** Your objective **
Reproduce only the lines from the one containing "other = placed.mirror(at(0, 0, 0), at(1, 0, 0))" through the one containing "before = set(bpy.data.objects)", exactly as written and with both ends included.

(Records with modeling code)
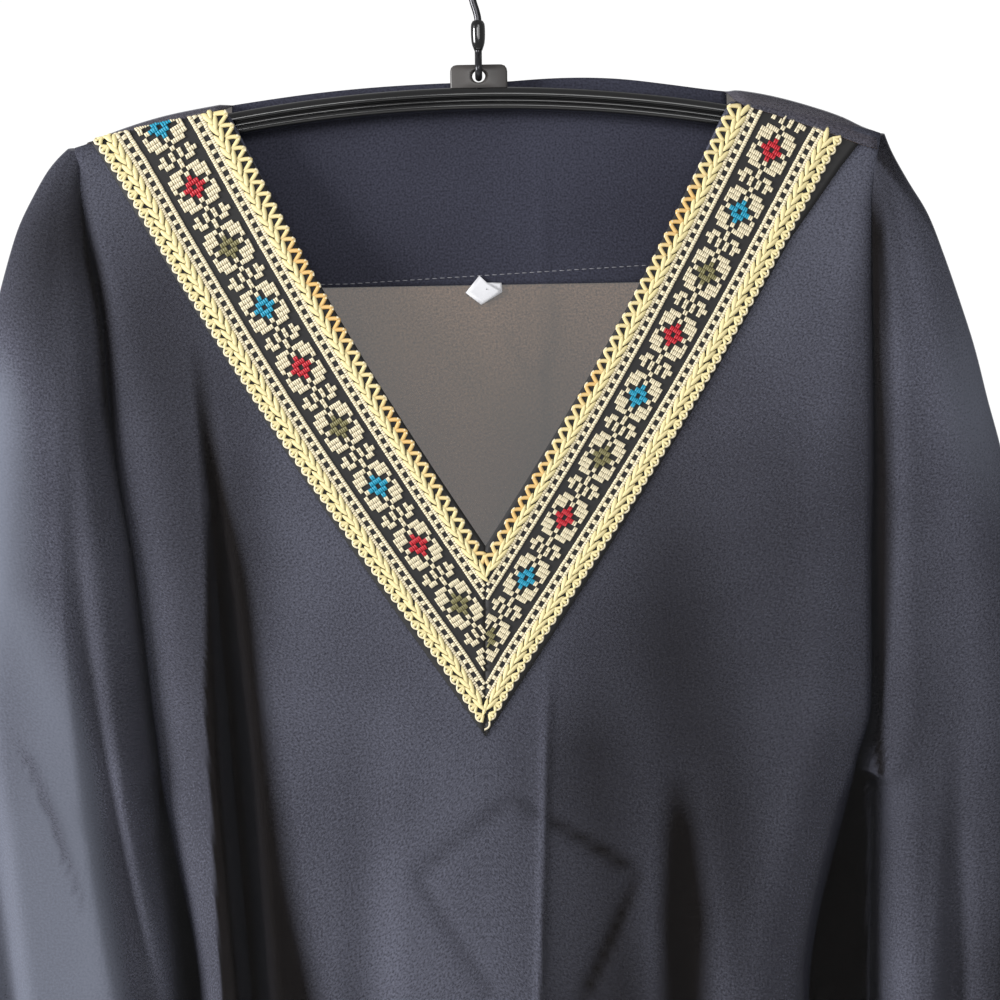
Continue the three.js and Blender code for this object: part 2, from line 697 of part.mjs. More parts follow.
const HOLE_Z = toZ(-TAB_HEIGHT * 0.5);
const STEM = { low: HOLE_Z + 11.5, high: HOLE_Z + 28 };

function hookGeometry() {
  const bend = HOOK_RADIUS + WIRE_RADIUS;
  const points = [
    new THREE.Vector3(0, 5.6, HOLE_Z + 6.6),
    new THREE.Vector3(0, 4.6, HOLE_Z + 1.6),
    new THREE.Vector3(0, 0, HOLE_Z - 0.6),
    new THREE.Vector3(0, -4.6, HOLE_Z + 1.8),
    new THREE.Vector3(0, -3.6, HOLE_Z + 6.5),
    ...[-1, 4, 12, 17].map((above) => new THREE.Vector3(0, 0, STEM.low + above)),
    new THREE.Vector3(-1.7, 0, -51.5),
    new THREE.Vector3(-5, 0, -43),
  ];
  for (let degrees = 222; degrees >= -38; degrees -= 20) {
    const angle = (degrees * Math.PI) / 180;
    points.push(new THREE.Vector3(bend * Math.cos(angle), 0, bend * Math.sin(angle) - HOOK_RADIUS));
  }
  return wire(points, WIRE_RADIUS, 56);
}

function hookSleeveGeometry() {
  const [inner, outer] = [WIRE_RADIUS + 0.35, 3.5];
  const half = (STEM.high - STEM.low) / 2 - 1;
  const profile = [
    [inner, -half],
    [outer - 0.6, -half],
    [outer, -half + 0.6],
    [outer, half - 0.6],
    [outer - 0.6, half],
    [inner, half],
    [inner, -half],
  ];
  const geometry = new THREE.LatheGeometry(profile.map(([r, y]) => new THREE.Vector2(r, y)), 14);
  geometry.rotateX(Math.PI / 2);
  geometry.translate(0, 0, (STEM.low + STEM.high) / 2);
  return geometry;
}

// The label hangs on the facing, folded to a small diamond.
function labelGeometry() {
  const shape = new THREE.Shape();
  const half = LABEL_SIZE / 2;
  shape.moveTo(0, half);
  shape.lineTo(half, half * 0.35);
  shape.lineTo(half * 1.05, -half * 0.25);
  shape.lineTo(half * 0.2, -half);
  shape.lineTo(-half, -half * 0.1);
  const geometry = new THREE.ExtrudeGeometry(shape, { depth: LABEL_THICKNESS, bevelEnabled: false });
  geometry.rotateX(Math.PI / 2);
  const drop = FACING_DROP + 1;
  const y = panelDepth("back", BACK_FOLDS, 0, drop) - WALL * 1.5 - GAP * 2 - 0.5;
  geometry.translate(-1, y, toZ(drop));
  return geometry;
}

// ---------------------------------------------------------------- the object
const group = new THREE.Group();

function place(name, geometry, colour, roughness, metalness = 0) {
  const material = new THREE.MeshStandardMaterial({ color: colour, roughness, metalness });
  const mesh = new THREE.Mesh(bare(geometry), material);
  mesh.name = name;
  group.add(mesh);
}

const front = frontSheet();
const back = backSheet();
place("front_panel", front.sheet.wall(WALL), 0x2b2c34, 0.85);
place("back_panel", back.sheet.wall(WALL), 0x2b2c34, 0.85);
place("sleeve_left", sleeveSheet("left").wall(WALL), 0x2d2e37, 0.85);
place("sleeve_right", sleeveSheet("right").wall(WALL), 0x2d2e37, 0.85);
place("back_neck_facing", facingSheet(back).wall(WALL), 0x23242d, 0.85);
place("trim_left", trimSheet(front, "left").wall(TRIM_WALL), 0xd8c58c, 0.6);
place("trim_right", trimSheet(front, "right").wall(TRIM_WALL), 0xd8c58c, 0.6);
place("neck_label", labelGeometry(), 0xf0eeea, 0.4);
place("hanger", await hangerGeometry(), 0x101012, 0.25);
place("hook", hookGeometry(), 0x2a2a2c, 0.35, 0.8);
place("hook_sleeve", hookSleeveGeometry(), 0x17171a, 0.4);

export default group;
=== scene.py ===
# %% [markdown]
# # An abaya on a hanger
# A pull-over abaya is a long, loose dress that slips over the head. This one is cut from crepe
# georgette, a thin black cloth with a fine pebbled grain, and its V neck is edged with a wide woven
# ribbon. It hangs from a moulded hanger. The frame that is loaded first holds the solid parts, and
# the pieces made here follow nearly the same surfaces, only finer.

import math

import bpy
import numpy as np
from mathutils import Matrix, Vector


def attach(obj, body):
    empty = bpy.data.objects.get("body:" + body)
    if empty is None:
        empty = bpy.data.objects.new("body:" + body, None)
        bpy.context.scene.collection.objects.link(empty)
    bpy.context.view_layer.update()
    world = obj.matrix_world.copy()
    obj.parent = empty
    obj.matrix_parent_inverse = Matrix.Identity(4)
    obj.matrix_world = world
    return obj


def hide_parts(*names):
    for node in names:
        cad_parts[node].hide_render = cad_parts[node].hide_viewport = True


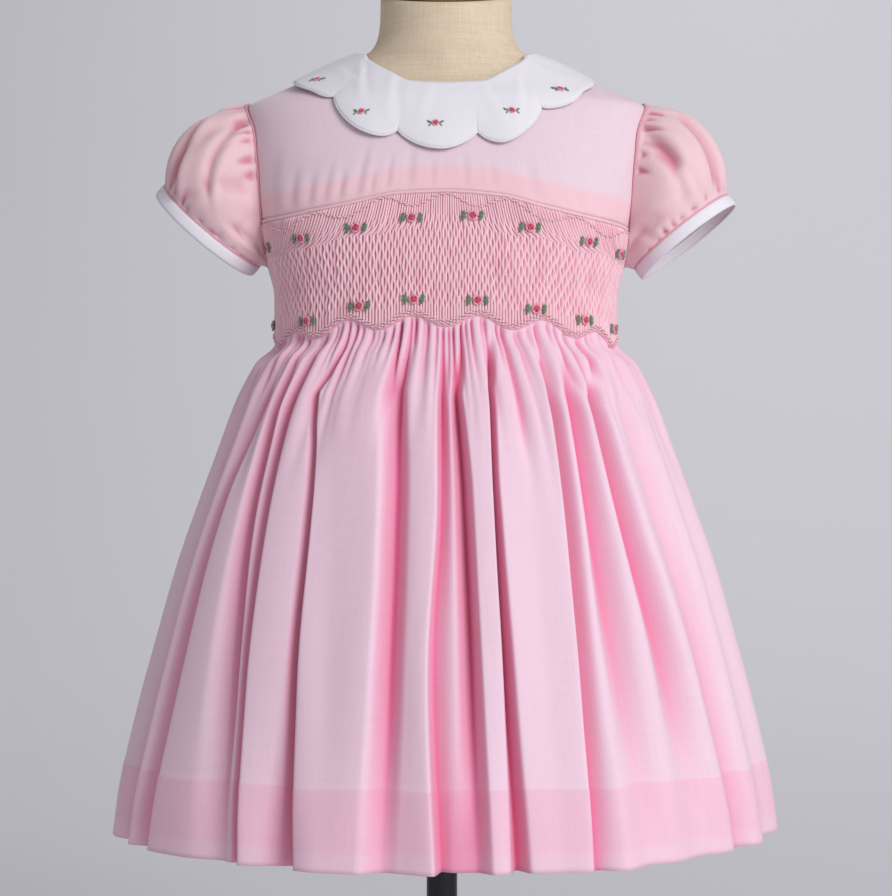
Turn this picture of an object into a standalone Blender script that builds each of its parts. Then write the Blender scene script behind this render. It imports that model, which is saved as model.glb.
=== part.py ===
"""A child's smocked dress, worn on a limbless dress form with its stand.

The dress faces -Y. The origin is under the stand on the form's axis, and +Z is up.
Tables hold millimetres and degrees; the meshes are in metres.
"""
import math

import bpy
import numpy as np

# Driving sizes, in millimetres
MM = 0.001
CLOTH = 1.2
SEAM_GAP = 0.3
HEM_HEIGHT = 220.0
SHOULDER_TIP = 664.3
NECK_SIDE = 695.0
UNDERARM = 566.0
WAIST_SIDE = 516.5
ARMHOLE_DEPTH = 30.0
SEAM_HALF = 0.35

# Inside of the bodice at each height: half width, depth in front, depth behind, roundness of the section
BODY = (
    # height, width, front, back, roundness
    (500.0, 104.0, 76.5, 70.0, 2.35),
    (545.0, 103.5, 76.0, 70.0, 2.35),
    (565.0, 107.5, 75.5, 70.0, 2.40),
    (583.0, 112.0, 74.0, 70.0, 2.50),
    (603.0, 116.5, 71.0, 69.0, 2.60),
    (628.0, 120.0, 64.0, 66.0, 2.60),
    (648.0, 122.0, 57.0, 62.0, 2.40),
    (659.0, 123.6, 52.5, 59.0, 2.20),
    (662.5, 123.0, 51.0, 58.0, 2.10),
    (664.3, 121.2, 50.0, 57.5, 2.05),
    (666.0, 117.6, 49.0, 56.5, 2.00),
    (673.0, 101.8, 45.5, 53.0, 1.80),
    (684.0, 77.3, 43.0, 48.5, 1.60),
    (691.0, 61.8, 42.4, 46.5, 1.60),
    (695.0, 53.0, 42.0, 45.5, 1.90),
)

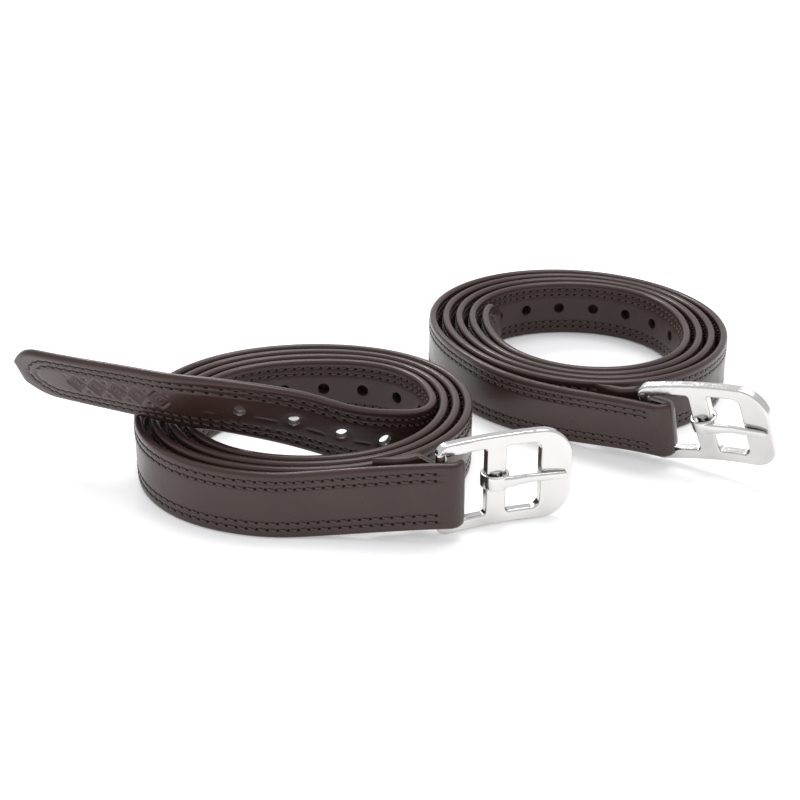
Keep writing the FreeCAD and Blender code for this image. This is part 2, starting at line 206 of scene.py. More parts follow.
# The front strap's free end, laid out past its own coil.
FRONT_TAIL = (
    (8.31, -55.92),
    (-3.19, -62.42),
    (-19.19, -67.92),
    (-35.19, -70.92),
    (-52.19, -73.42),
    (-70.19, -71.42),
    (-91.19, -61.92),
    (-116.19, -49.42),
    (-141.19, -36.42),
)

# ---- the set ----
FLOOR_SIZE = 12000.0
FLOOR_DROP = 0.05

# From here on lengths are metres. The floor's painted glow, which washes out its shadows, is left
# out within SHADE_END of the rear coil's middle so the shade inside that coil shows, and is full
# from GLOW_START outwards.
SHADE_END = 0.04
GLOW_START = 0.07
GLOW = 0.33
SKY_COLOUR = (0.96, 0.97, 1.0, 1.0)
SKY_STRENGTH = 0.8
CAMERA_PLACE = (0.00231, -0.53792, 0.2445)
CAMERA_PITCH = 24.0
CAMERA_LENS = 63.0
CAMERA_SENSOR = 36.0


def smooth_step(value):
    t = np.clip(value, 0.0, 1.0)
    return t * t * (3.0 - 2.0 * t)


def bell(offset, width):
    """1 at no offset, falling smoothly to 0."""
    return np.exp(-((offset / width) ** 2))


def by_direction(values, angle):
    """The smooth closed curve through one value for each equal step of direction."""
    count = len(values)
    total = np.zeros_like(angle)
    for index, value in enumerate(values):
        half = (angle - 2.0 * math.pi * index / count) / 2.0
        near = np.abs(np.sin(half)) < 1e-9
        safe = np.where(near, 1.0, half)
        weight = np.sin(count * safe) / (count * np.tan(safe))
        total += value * np.where(near, 1.0, weight)
    return total


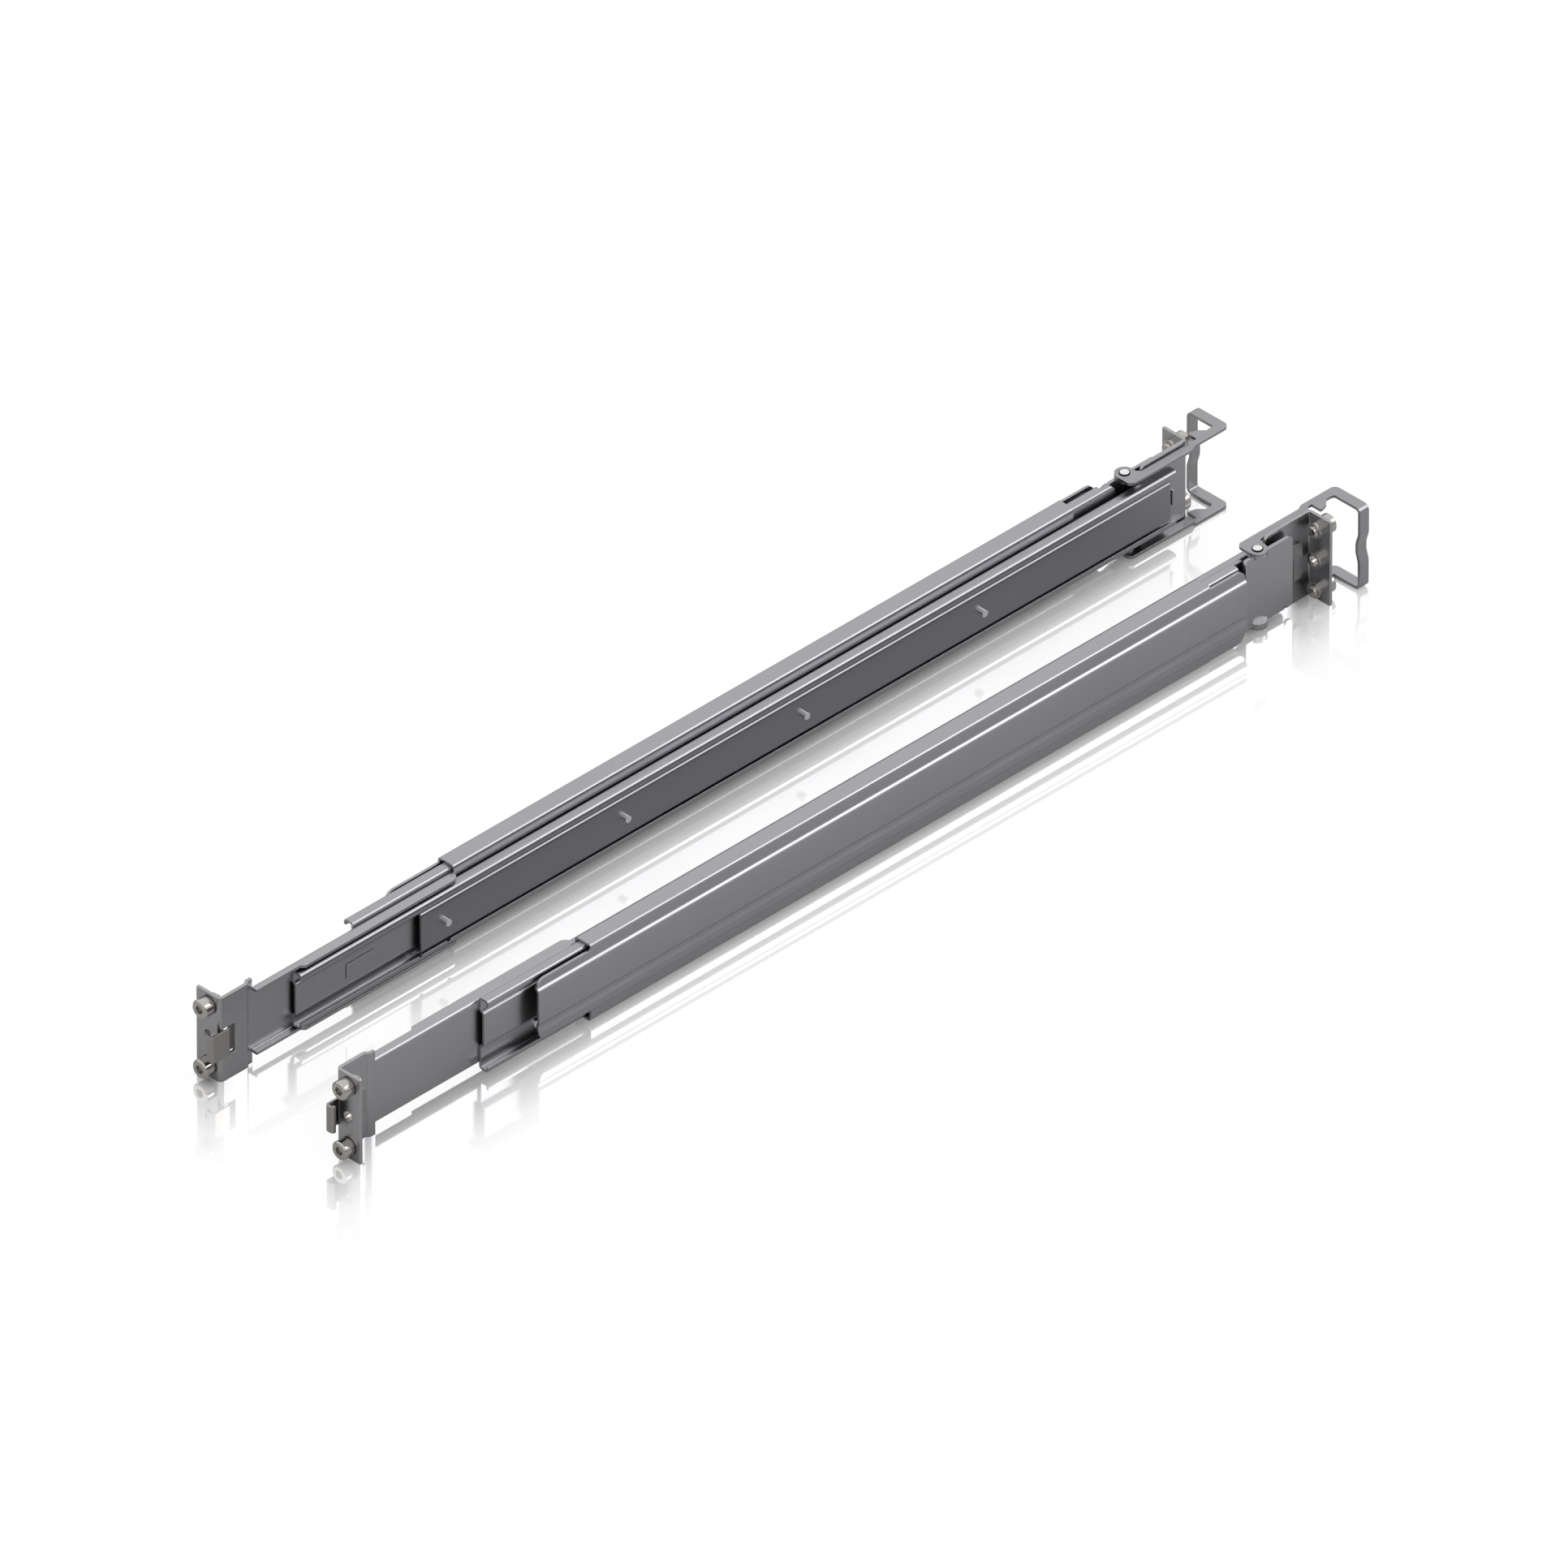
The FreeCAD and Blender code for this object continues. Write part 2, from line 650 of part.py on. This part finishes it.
def rear_latch():
    """Swing handle: two arms with eyelets and teeth, joined by the dented bar at the rear."""
    half = latch_sheet / 2
    low_arm, high_arm = arm_top - half, arm_top - half + latch_rise
    side = [(pivot_along - 2 * ear_radius, low_arm), (rear_face - latch_rise, low_arm),
            (rear_face, high_arm), (latch_end, high_arm)]
    arm = side_sheet(side, latch_sheet, 1.0, -latch_inner_edge, latch_bar_reach)
    bar_front = latch_end - latch_rear_strip
    tooth = rear_face + latch_tooth_gap
    bay = latch_strip_edge + 0.4
    front, back = pivot_along - ear_radius, pivot_along + ear_radius
    plan = [(-latch_inner_edge, front, 3), (-latch_inner_edge, latch_end, 3), (latch_bar_reach, latch_end),
            (latch_bar_reach, bar_front), (bay + 0.6, bar_front), (bay, bar_front - 1.6),
            (bay, tooth + 7.5), (latch_tooth_reach - 1, tooth + 4.5), (latch_tooth_reach, tooth + 1.5),
            (latch_tooth_reach, tooth), (-0.3, tooth), (-0.3, rear_face + latch_rise),
            (latch_strip_edge, rear_face), (latch_strip_edge, back + 2), (latch_strip_edge + 1.8, back),
            (pivot_across, back), (pivot_across, front)]
    eyelet = rod(2 * ear_radius, at(pivot_across, pivot_along, arm_top - latch_sheet),
                 at(pivot_across, pivot_along, arm_top))
    arm = arm.common(plan_outline(plan, 0, flange_height + 1)).fuse(eyelet)
    bar_line = latch_bar_reach - half
    low, high = flange_height - high_arm, high_arm
    dent = bar_line - latch_dent_depth
    bar_start = bar_line - 2 * latch_bar_bend
    bar = [(bar_start, high), (bar_line, high), (bar_line, mid_height + latch_dent_half, latch_dent_bend),
           (dent, mid_height + latch_dent_flat_half, latch_dent_bend),
           (dent, mid_height - latch_dent_flat_half, latch_dent_bend),
           (bar_line, mid_height - latch_dent_half, latch_dent_bend), (bar_line, low), (bar_start, low)]
    bar = long_sheet(bar, latch_sheet, latch_bar_bend, bar_front, latch_end)
    corner = block((bar_line - latch_bar_bend, latch_bar_reach + 1), (bar_front - 1, latch_end + 1),
                   (high - latch_sheet, high + latch_sheet))
    arm = arm.cut(corner)
    latch = arm.fuse([mirrored_up(arm), bar]).removeSplitter()
    hole = pivot_diameter + 2 * pivot_clearance
    return latch.cut(rod(hole, at(pivot_across, pivot_along, -1),
                         at(pivot_across, pivot_along, flange_height + 1)))


def latch_pivot_pins():
    """Two short pins, set in the plate's ears, on which the latch swings."""
    top_face = flange_height - ear_gap
    pivot = at(pivot_across, pivot_along, 0)
    foot = top_face - bracket_sheet
    tip = arm_top + latch_float
    shank = rod(pivot_diameter, pivot + at(0, 0, foot), pivot + at(0, 0, tip))
    head_size = pivot_diameter + 4 * pivot_clearance
    head = rod(head_size, pivot + at(0, 0, tip), pivot + at(0, 0, tip + pivot_head))
    pin = shank.fuse(head).removeSplitter()
    return Part.makeCompound([pin, mirrored_up(pin)])


def right_rail():
    """Every piece of one rail by name, in rail coordinates."""
    return {
        "front_bracket": front_bracket(),
        "outer_channel": outer_channel(),
        "slide_outer": slide_outer(),
        "rail_rivets": rail_rivets(),
        "front_pins": locating_pins(front_pin_across, 0, -1),
        "front_nuts": clinch_nuts(front_pin_across, bracket_sheet, 1),
        "front_latch": front_latch(),
        "rear_extension": rear_extension(),
        "rear_pivot_plate": rear_pivot_plate(),
        "rear_bracket": rear_bracket(),
        "carriage_rivets": carriage_rivets(),
        "rear_pins": locating_pins(rear_pin_across, rear_face, 1),
        "rear_nuts": clinch_nuts(rear_pin_across, rear_face - bracket_sheet, -1),
        "rear_latch": rear_latch(),
        "latch_pivot_pins": latch_pivot_pins(),
        "slide_inner": slide_inner(),
        "server_studs": server_studs(),
        "ball_cage": ball_cage(),
        "bearing_balls": bearing_balls(),
    }


os.makedirs("parts", exist_ok=True)
for name, shape in right_rail().items():
    placed = shape.translated(at(rail_clear_width / 2, -part_middle, 0))
    placed.exportStep("parts/right_" + name + ".step")
    other = placed.mirror(at(0, 0, 0), at(1, 0, 0))
    other.exportStep("parts/left_" + name + ".step")
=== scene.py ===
import json
import math

import bmesh
import bpy
from mathutils import Matrix, Vector


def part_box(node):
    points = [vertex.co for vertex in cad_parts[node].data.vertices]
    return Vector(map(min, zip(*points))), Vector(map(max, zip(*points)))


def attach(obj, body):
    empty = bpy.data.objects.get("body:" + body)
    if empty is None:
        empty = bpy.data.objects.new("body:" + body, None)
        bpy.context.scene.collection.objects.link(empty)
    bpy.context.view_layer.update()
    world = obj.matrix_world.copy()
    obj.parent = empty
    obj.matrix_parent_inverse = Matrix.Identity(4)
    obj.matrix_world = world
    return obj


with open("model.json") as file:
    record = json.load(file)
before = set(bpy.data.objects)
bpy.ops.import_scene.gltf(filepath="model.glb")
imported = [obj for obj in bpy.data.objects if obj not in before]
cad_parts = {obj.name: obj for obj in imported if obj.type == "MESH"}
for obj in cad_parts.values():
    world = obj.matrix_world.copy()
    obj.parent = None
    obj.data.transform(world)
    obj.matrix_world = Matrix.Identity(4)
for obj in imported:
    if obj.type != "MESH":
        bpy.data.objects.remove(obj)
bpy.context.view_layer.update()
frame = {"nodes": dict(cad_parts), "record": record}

MM = 0.001

# The photograph's view: a long lens far away, looking down at the front right corner
PHOTO_PIXELS = 1932
PIXELS_PER_METRE = 2829.0
VIEW_AZIMUTH = 45.0
VIEW_ELEVATION = 35.264
ORIGIN_PIXEL = (959.4, 1020.3)
LENS = 1500.0
SENSOR = 36.0
CLIP_START = 0.1
CLIP_END = 100.0

# Sizes of the finishes' marks: rolled lines, plating clouds, tool marks and broken edges
LINE_STRETCH = 0.012
LINE_BUMP = 0.03 * MM
CLOUD_SIZE = 28 * MM
TOOL_MARK = 0.5 * MM
TOOL_BUMP = 0.02 * MM
EDGE_SAMPLES = 6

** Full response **
    other = placed.mirror(at(0, 0, 0), at(1, 0, 0))
    other.exportStep("parts/left_" + name + ".step")
=== scene.py ===
import json
import math

import bmesh
import bpy
from mathutils import Matrix, Vector


def part_box(node):
    points = [vertex.co for vertex in cad_parts[node].data.vertices]
    return Vector(map(min, zip(*points))), Vector(map(max, zip(*points)))


def attach(obj, body):
    empty = bpy.data.objects.get("body:" + body)
    if empty is None:
        empty = bpy.data.objects.new("body:" + body, None)
        bpy.context.scene.collection.objects.link(empty)
    bpy.context.view_layer.update()
    world = obj.matrix_world.copy()
    obj.parent = empty
    obj.matrix_parent_inverse = Matrix.Identity(4)
    obj.matrix_world = world
    return obj


with open("model.json") as file:
    record = json.load(file)
before = set(bpy.data.objects)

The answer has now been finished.